September 2023 - Empowering women @ MPNR
Since the creation of the MPNR in the southwestern Andes of Antioquia, Fundación Bioconservancy has strived for local stakeholders to get involved in various activities that promote a sense of belongingness to the conservation project.
Up until recently, Fundación Bioconservancy had struggled to get a significant number of women involved. Most women at La Mesenia village remain in their homes; single ladies helping tend to their brothers and, married ones, to husbands and children.
Meeting with the women of La Mesenia village to socialize the tree nursery project. Appearing from left to right above, Diana Rendón, Lorena Rendón, Sofia Uribe, Monica Ruíz, Maria Isabel Rendón, Norelli Ruiz, Blanca Ruiz, Aracelly Agudelo, Adolfo Amezquita, Marleny Agudelo and Olga Lucia Agudelo with her daughter.
With the signing of an initial 30-year agreement with ClimeCo and Saving Nature in December 2022 to restore over 500 hectares of pasturelands, we created an opportunity for women to get directly involved in the conservation project and empower them to have a leading role in providing income for their families. Since the restoration project will require some 1 million trees, we devised and proposed work at home: the creation of native tree nurseries to be attended by the female members of the families. Fundación Bioconservancy would provide the necessary technical support and capital to establish such nurseries, and the needed transportation to the planting sites.
Carlos Mario Jaramillo has been a key stakeholder to transport trees by mule due to the road damages and challenges faced caused by the January 13th, 2023 avalanche.
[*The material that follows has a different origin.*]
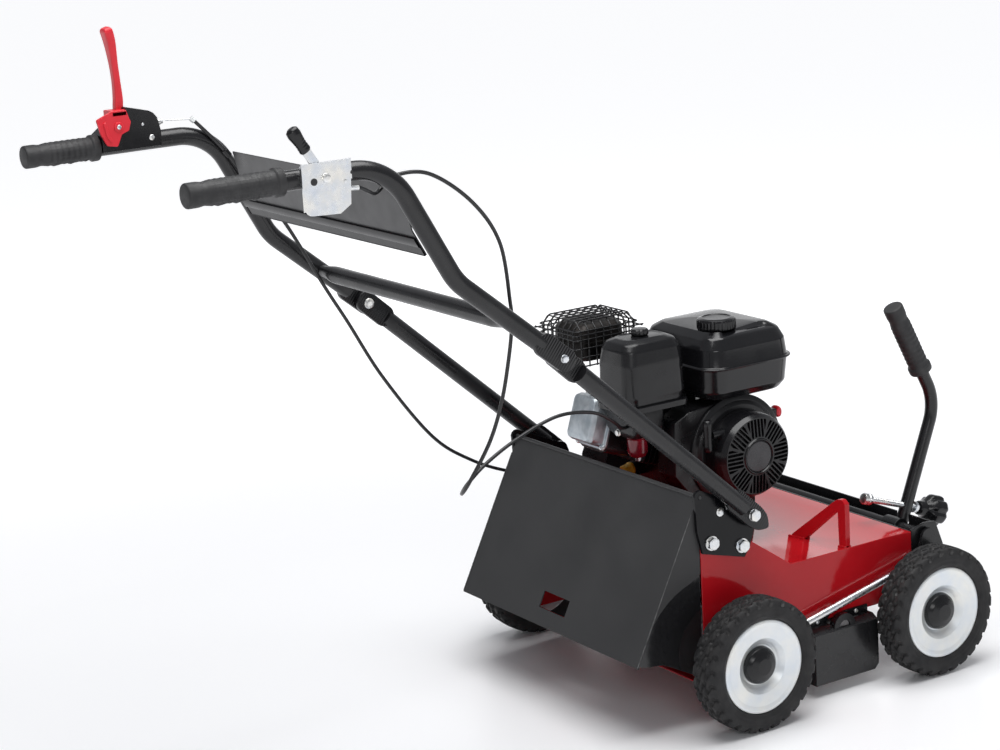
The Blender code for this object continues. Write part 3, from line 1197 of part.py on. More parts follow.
def slot_bar(centre, turn, offset, start, end, low, high):
    """Cutter for one slot whose long side points away from the centre."""
    outward = Vector((math.cos(turn), math.sin(turn)))
    across = Vector((-outward.y, outward.x))
    half = 0.0018
    reach = math.sqrt(max(end * end - offset * offset, 0.0))
    corners = [(start, offset - half), (reach, offset - half), (reach, offset + half), (start, offset + half)]
    outline = [(centre[0] + outward.x * a + across.x * b, centre[1] + outward.y * a + across.y * b)
               for a, b in corners]
    return prism("slot", outline, "x", low, high)


def tank_ring(z, grow, radius=0.034):
    """Tank outline at a height, grown or shrunk all round."""
    half = (TANK_SIZE[0] / 2 + grow, TANK_SIZE[1] / 2 + grow)
    outline = rounded_rectangle((TANK_X, TANK_Y), half, radius + grow, 3)
    return [(x, y, z) for x, y in outline]


def build_tank():
    """Pressed fuel tank with its seam flange and filler neck, and the ribbed cap."""
    low = TANK_BOTTOM_Z
    seam = low + 0.053
    high = low + TANK_HEIGHT
    shape = [(low, -0.020), (low + 0.008, -0.008), (seam - 0.0015, 0.0), (seam - 0.0015, 0.0045),
             (seam + 0.0015, 0.0045), (seam + 0.0015, 0.0), (high - 0.024, -0.004), (high - 0.012, -0.012),
             (high - 0.003, -0.026), (high, -0.034)]
    tank = loft("fuel_tank", [tank_ring(z, grow) for z, grow in shape])
    neck_x, neck_y = TANK_X + 0.040, TANK_Y - 0.026
    recess = cylinder("recess", "z", (neck_x, neck_y), CAP_RADIUS + 0.0014, high - 0.0075, high + 0.01, 36)
    neck = cylinder("neck", "z", (neck_x, neck_y), CAP_RADIUS - 0.006, high - 0.02, high - 0.0055, 20)
    cut(tank, [recess])
    combine(tank, [neck])
    place(tank, "engine_black")
    base = high - 0.0055 + GAP
    profile = [(0, base), (CAP_RADIUS, base), (CAP_RADIUS, base + 0.014), (CAP_RADIUS - 0.003, base + 0.017),
               (0.020, base + 0.0172), (0, base + 0.0165)]

    def ribs(index, step):
        radius = profile[index][0]
        return radius - (0.0012 if step % 2 and index in (1, 2) else 0.0)

    cap = revolve("fuel_cap", profile, "z", (neck_x, neck_y), 36, radius_of=ribs)
    place(cap, "engine_black", (neck_x, neck_y, base))


def build_intake():
    """Carburettor with its bowl and choke lever, air cleaner cover and its wing knob."""
    corner = Vector(CLEANER_CORNER)
    size = Vector(CLEANER_SIZE)
    centre = (corner.x + size.x / 2, corner.y + size.y / 2)
    shape = [(0.0, -0.004), (0.020, 0.0), (0.070, 0.0), (0.088, -0.003), (0.100, -0.012), (0.108, -0.026)]
    rings = []
    for rise, grow in shape:
        half = (size.x / 2 + grow, size.y / 2 + grow)
        outline = rounded_rectangle(centre, half, 0.016 + grow / 2, 3)
        rings.append([(x, y, corner.z + rise * size.z / 0.108) for x, y in outline])
    place(loft("air_cleaner_cover", rings), "engine_black")

    base = corner.z + size.z + GAP
    profile = [(0, base), (0.010, base), (0.011, base + 0.002), (0.011, base + 0.008), (0.008, base + 0.010),
               (0, base + 0.0105)]

    def wings(index, step):
        radius = profile[index][0]
        return radius - (0.0015 if step % 3 == 0 and index in (2, 3) else 0.0)

    knob = revolve("air_cleaner_knob", profile, "z", centre, 15, radius_of=wings)
    place(knob, "engine_black", (*centre, base))

    head_x = HEAD_X + HEAD_HALF + GAP
    body_top = corner.z - GAP
    carb = block("carburetor", (head_x, -0.018, 0.392), (CARB_END_X, 0.018, body_top))
    bowl = cylinder("bowl", "z", (CARB_END_X - 0.020, 0.0), 0.0165, 0.366, 0.394, 16)
    cuff = block("cuff", (CARB_END_X - 0.044, -0.028, body_top - 0.014), (CARB_END_X + 0.014, 0.030, body_top))
    stem = cylinder("stem", "x", (0.002, 0.410), 0.0025, CARB_END_X - 0.002, CARB_END_X + 0.0045, 10)
    combine(carb, [bowl, cuff, stem])
    place(carb, "aluminium")
    low = CARB_END_X + GAP
    lever = prism("choke_lever", capsule((0.002, 0.410), (0.006, 0.388), 0.0045, 5), "x", low, low + 0.003)
    cut(lever, [cylinder("bore", "x", (0.002, 0.410), 0.0025 + RUNNING_GAP, low - 0.01, low + 0.01, 10)])
    place(lever, "engine_black", (low, 0.002, 0.410))


def build_muffler():
    """Muffler box on its pipe from the cylinder head, inside a wire guard."""
    corner = Vector(MUFFLER_CORNER)
    size = Vector(MUFFLER_SIZE)
    centre = (corner.x + size.x / 2, corner.y + size.y / 2)
    rings = []
    for share, grow in ((0.0, -0.010), (0.12, -0.001), (0.46, 0.0), (0.48, 0.003), (0.52, 0.003), (0.54, 0.0),
                        (0.88, -0.001), (1.0, -0.010)):
        outline = rounded_rectangle(centre, (size.x / 2 + grow - 0.003, size.y / 2 + grow - 0.003), 0.020, 3)
        rings.append([(x, y, corner.z + share * size.z) for x, y in outline])
    muffler = loft("muffler", rings)
    along, across = cylinder_axis()
    middle = head_end() - 0.024
    start = Vector((HEAD_X - 0.0215, CRANK_Y + along.x * middle + across.x * (0.046 + GAP),
                    CRANK_Z + along.y * middle + across.y * (0.046 + GAP)))
    rise = (corner.z + 0.012 - start.z) / across.y
    end = start + Vector((0, across.x, across.y)) * rise
    reach = size.x / 2 + CAGE_MARGIN - CAGE_WIRE / 2 - GAP
    spacer_z = corner.z + (size.z + CAGE_MARGIN * 0.8) / 2
    spacer = cylinder("spacer", "x", (centre[1], spacer_z), 0.006, centre[0] - reach, centre[0] + reach, 12)
    combine(muffler, [tube("pipe", [start, end], 0.010, 14), spacer])
    place(muffler, "dark_steel")

    margin = CAGE_MARGIN
    low = corner - Vector((margin, margin, margin * 0.2))
    high = corner + size + Vector((margin, margin, margin))
    cells = (4, 6, 4)
    grid = bmesh.new()
    bmesh.ops.create_cube(grid, size=1.0)
    floor = [f for f in grid.faces if f.normal.z < -0.5]
    bmesh.ops.delete(grid, geom=floor, context="FACES_ONLY")
    for axis, count in enumerate(cells):
        for k in range(1, count):
            normal = Vector((0, 0, 0))
            normal[axis] = 1.0
            cut_at = Vector((0, 0, 0))
            cut_at[axis] = -0.5 + k / count
            everything = grid.verts[:] + grid.edges[:] + grid.faces[:]
            bmesh.ops.bisect_plane(grid, geom=everything, plane_co=cut_at, plane_no=normal)
    for vertex in grid.verts:
        x, y, z = vertex.co
        pull = 0.86 if z > 0.49 else 1.0
        if abs(x) > 0.49 and abs(y) > 0.49:
            pull *= 0.93
        vertex.co = Vector(((low.x + high.x) / 2 + x * pull * (high.x - low.x),
                            (low.y + high.y) / 2 + y * pull * (high.y - low.y),
                            (low.z + high.z) / 2 + z * (high.z - low.z)))
    mesh = bpy.data.meshes.new("muffler_guard")
    grid.to_mesh(mesh)
    grid.free()
    guard = bpy.data.objects.new("muffler_guard", mesh)
    bpy.context.scene.collection.objects.link(guard)
    wires = guard.modifiers.new("wires", "WIREFRAME")
    wires.thickness = CAGE_WIRE
    wires.use_even_offset = False
    wires.use_boundary = True
    wires.use_replace = True
    evaluated = guard.evaluated_get(bpy.context.evaluated_depsgraph_get())
    solid = bpy.data.meshes.new_from_object(evaluated)
    guard.modifiers.clear()
    guard.data = solid
    place(guard, "black_paint", smooth=60)


def smooth_route(points, spacing):
    """Evenly spaced points on a smooth curve through the route's own points."""
    points = np.array(points, dtype=float)
    padded = np.vstack([2 * points[0] - points[1], points, 2 * points[-1] - points[-2]])
    dense = []
    for k in range(1, len(padded) - 2):
        p0, p1, p2, p3 = padded[k - 1:k + 3]
        for t in np.linspace(0, 1, 24, endpoint=False):
            dense.append(0.5 * (2 * p1 + (p2 - p0) * t + (2 * p0 - 5 * p1 + 4 * p2 - p3) * t ** 2
                                + (3 * p1 - p0 - 3 * p2 + p3) * t ** 3))
    dense.append(padded[-2])
    dense = np.array(dense)
    travelled = np.concatenate([[0], np.cumsum(np.linalg.norm(np.diff(dense, axis=0), axis=1))])
    count = int(round(travelled[-1] / spacing)) + 1
    wanted = np.linspace(0, travelled[-1], count)
    even = np.stack([np.interp(wanted, travelled, dense[:, i]) for i in range(3)], axis=1)
    print("route length", round(float(travelled[-1]), 3), "points", count)
    return even


def build_cable(name, route, radius, spacing):
    """Cable along its route, as a bevelled curve with filled ends."""
    points = smooth_route(route, spacing)
    curve = bpy.data.curves.new(name, "CURVE")
    curve.dimensions = "3D"
    curve.bevel_depth = radius
    curve.bevel_resolution = 2
    curve.render_resolution_u = 0
    curve.use_fill_caps = True
    spline = curve.splines.new("POLY")
    spline.points.add(len(points) - 1)
    for target, point in zip(spline.points, points):
        target.co = (*map(float, point), 1.0)
    curve.materials.append(material("rubber"))
    made = bpy.data.objects.new(name, curve)
    bpy.context.scene.collection.objects.link(made)
    made.parent = MACHINE


CABLE_BOSS = (0.112, 0.272)
CABLE_RADIUS = 0.0027
CLUTCH_ROUTE = [(-0.257, -0.6065, 0.922), (-0.2545, -0.585, 0.923), (-0.2460, -0.560, 0.910),
                (-0.2380, -0.5375, 0.880), (-0.2366, -0.500, 0.832), (-0.2366, -0.437, 0.756),
                (-0.2366, -0.3760, 0.645), (-0.2370, -0.342, 0.5865), (-0.2400, -0.286, 0.489),
                (-0.2470, -0.203, 0.379), (-0.2510, -0.134, 0.326), (-0.2525, -0.060, 0.291),
                (-0.2525, 0.010, 0.276), (-0.2525, 0.060, 0.270), (-0.2490, 0.092, 0.270),
                (-0.2430, 0.1055, 0.272), (-0.2388, 0.112, 0.272)]
THROTTLE_ROUTE = [(0.2713, -0.5863, 0.8775), (0.2675, -0.574, 0.8715), (0.2570, -0.558, 0.8645),
                  (0.2430, -0.541, 0.8655), (0.2340, -0.514, 0.8790), (0.2310, -0.459, 0.8740),
                  (0.2280, -0.395, 0.8280), (0.2200, -0.350, 0.7650), (0.2080, -0.3315, 0.6780),
                  (0.2050, -0.3290, 0.6500), (0.2000, -0.3330, 0.6050),
                  (0.1900, -0.343, 0.5400), (0.1750, -0.357, 0.4820), (0.1560, -0.383, 0.4240),
                  (0.1250, -0.378, 0.4000), (0.1000, -0.352, 0.4040), (0.0860, -0.310, 0.4230),
                  (0.0780, -0.250, 0.4460), (0.0720, -0.176, 0.4640), (0.0660, -0.110, 0.4560),
                  (0.0560, -0.068, 0.4330), (0.0400, -0.042, 0.4150), (0.0300, -0.0215, 0.4100)]

clear_scene()
MACHINE = bpy.data.objects.new("machine", None)
bpy.context.scene.collection.objects.link(MACHINE)
MACHINE.location = (0, REAR_AXLE_Y, 0)

build_deck()
build_guards()
build_channel()
build_lift_strap()
build_belt_drive()
build_belt_cover()
build_rotor()
build_axle("rear_axle", REAR_PIVOT, (0.0, WHEEL_RADIUS), REAR_ROD_EYE)
build_axle("front_axle", FRONT_PIVOT, (WHEELBASE, WHEEL_RADIUS), FRONT_ROD_EYE)
build_tie_rod()
build_height_lever()
for end_label, axle_y in (("rear", 0.0), ("front", WHEELBASE)):
    for side_label, side_sign in (("right", 1), ("left", -1)):
        build_wheel(end_label + "_" + side_label, side_sign, axle_y)
build_engine_block()
build_blower()
build_tank()
build_intake()
build_muffler()
for side_label, side_sign in (("right", 1), ("left", -1)):
    build_bracket(side_label, side_sign)
    build_strut(side_label, side_sign)
    build_upper_tube(side_label, side_sign)
    build_grip(side_label, side_sign)
build_console()
build_clutch_controls()
build_throttle_controls()
build_flap()
build_cable("clutch_cable", CLUTCH_ROUTE, CABLE_RADIUS, 0.028)
build_cable("throttle_cable", THROTTLE_ROUTE, CABLE_RADIUS, 0.026)
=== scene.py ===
# %% [markdown]
# # A petrol lawn aerator, dressed
# The machine is a red pressed deck on four wheels, with a small black engine on top, a bladed rotor under
# it and a tubular handle in two folding halves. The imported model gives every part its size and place.
# This file puts the finish on it: smooth tubes, lugged tyres, bolts, wires, and the paint, rubber and
# zinc.

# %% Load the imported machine
import math

import bmesh
import bpy
import numpy as np
from mathutils import Matrix, Vector


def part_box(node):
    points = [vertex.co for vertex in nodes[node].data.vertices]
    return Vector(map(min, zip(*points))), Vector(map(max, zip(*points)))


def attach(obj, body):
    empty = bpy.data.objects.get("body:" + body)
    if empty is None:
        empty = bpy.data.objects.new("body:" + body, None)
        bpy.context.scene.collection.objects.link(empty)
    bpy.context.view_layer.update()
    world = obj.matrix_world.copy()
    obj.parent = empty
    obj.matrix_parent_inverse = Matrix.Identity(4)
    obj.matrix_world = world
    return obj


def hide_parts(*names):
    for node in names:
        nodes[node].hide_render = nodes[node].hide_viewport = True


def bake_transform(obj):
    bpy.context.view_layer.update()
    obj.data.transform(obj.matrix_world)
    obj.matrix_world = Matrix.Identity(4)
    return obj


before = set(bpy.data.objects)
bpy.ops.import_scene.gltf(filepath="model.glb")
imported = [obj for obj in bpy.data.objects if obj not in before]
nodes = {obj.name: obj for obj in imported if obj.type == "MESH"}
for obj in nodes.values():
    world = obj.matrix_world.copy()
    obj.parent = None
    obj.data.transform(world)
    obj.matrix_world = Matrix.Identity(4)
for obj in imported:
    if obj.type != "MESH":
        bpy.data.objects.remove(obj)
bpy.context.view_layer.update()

# %% [markdown]
# Every length along the machine is counted from the rear wheels' axle, as on a workshop drawing. The
# whole machine sits a little ahead of that in the scene, so each finished mesh is moved forward by one
# number.

# %% The drawing's own zero
REAR_AXLE_Y = 0.169


def node_box(name):
    """Lowest and highest corner of a CAD part, counted from the rear axle."""
    low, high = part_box(name)
    return np.array(low) - (0, REAR_AXLE_Y, 0), np.array(high) - (0, REAR_AXLE_Y, 0)


# %% [markdown]
# The camera comes first. It stands about 58 degrees round to the right of the machine's rear and a little
# above it, far off with a long lens, and leans by a few degrees. The lens follows from the picture's
# scale in pixels, because a sensor 36 mm wide covers a picture 1000 pixels wide. It could be turned by
# hand in the viewport, but numbers can be aimed again exactly.

# %% The camera
AZIMUTH = 1.011607
ELEVATION = 0.235692
LEAN = -0.060980
DISTANCE = 3.806573
PIXEL_SCALE = 2440.449
SHIFT_RIGHT = -0.219377
SHIFT_UP = 0.467671
PICTURE_WIDTH = 1000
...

During 2023, twelve nurseries have been established and nearly 100,000 native trees have been supplied for restoration activities. This translates into nearly 25,000 USD of income to those women that engaged in this project. Personally, this is one of our greatest achievements so far, as we are impacting positively the livelihoods of the local families and the community as a whole.
For instance, Blanca Ruiz can now provide medical treatment for her 30-year old daughter, Monica, who was born with a disability affecting her heart. Also, Blanca could finally build basic sanitary facilities for their home and is already planning to improve other areas.
For Nohelia Jaramillo (photo above) who endured many years of violence during the late 90’s, the MPNR community nurseries project has clearly made a positive impact in the region. She is elated to be able to have her own income source to support her family. Her youngest daughter, Alejandra, who will soon turn 18, will also participate in another project at MPNR, monitoring poison frogs, as well as migrator and endangered birds.
Olga Lucía, whose day typically begins by milking cows was undecided at first. Her husband, Jorge Ivan Uribe, runs a successful agriculture operation. Yet, she decided to participate and is now happy to use her income to support the studies of her elder daughter, Sofía, who travels weekly to the nearest town.
Luz Amparo, who also has two young daughters, Sara and Maria Isabel, 6-month and 13-year old, respectively, is significantly contributing to her family’s income. Her husband, Elkin Rendón, provides a “jornal” type income when work is available.
Aracely Agudelo, who lives with two brothers, Orlando and Arley, claims she feels empowered to have her own income and is excited to be able to build a home for herself to become more independent. Though a bit shy and hesitant at first, she has become very confident in her ability to grow trees for the project. In the photo from left to right, Brad Seely (ClimeCo), Aracelly Agudelo, Adolfo Amezquita (Fundación Bioconservancy) and Allyson Ulsh (ClimeCo) during a recent visit to the project.
Sisters, Juli and Lorena Rendon, decided to join forces and established a tree nursery together. That have produced over 15,000 trees, bringing an important contribution to their family that has many medical needs. Three members of their family, Don Otilio, their dad, has type-II diabetes, doña Lilia, their mom, is suffering from arthritis, and Ana, their youngest sister, suffered a brain injury at birth that left her impaired.
Fabiola Rendon, one of eldest participants, is a single mother. Her only son, Cristian, who is 21-years old, has worked part-time in our tree planting program. Fabiola’s source of income was mainly selling eggs laid by a half dozen hens she has in her garden. Now she has a complimentary income to improve her home.
Don Abelardo, a La Mesenia native that dedicated over 40 years to the Catholic Church in Jardín, and who returned to the village a few years ago, asked to be part of the nursery program. Having two adults, son and daughter, with disabilities, made us reconsider that this program can also provide much needed income and benefit such a fraternal individual who contributes to the wellbeing of the community.
Diana Rendon (photo left) who recently started a family with Jorge Jaramillo, one of our Park Rangers, and had their first baby, this income will allow her to provide her newborn the care he needs. Born at 7 months, Emanuel remained in the ICU for three-weeks until being able to gain enough weight to leave the hospital. Diana and Jorge remained in Medellín throughout this critical time. We give a warm welcome to the youngest member of the La Mesenia village.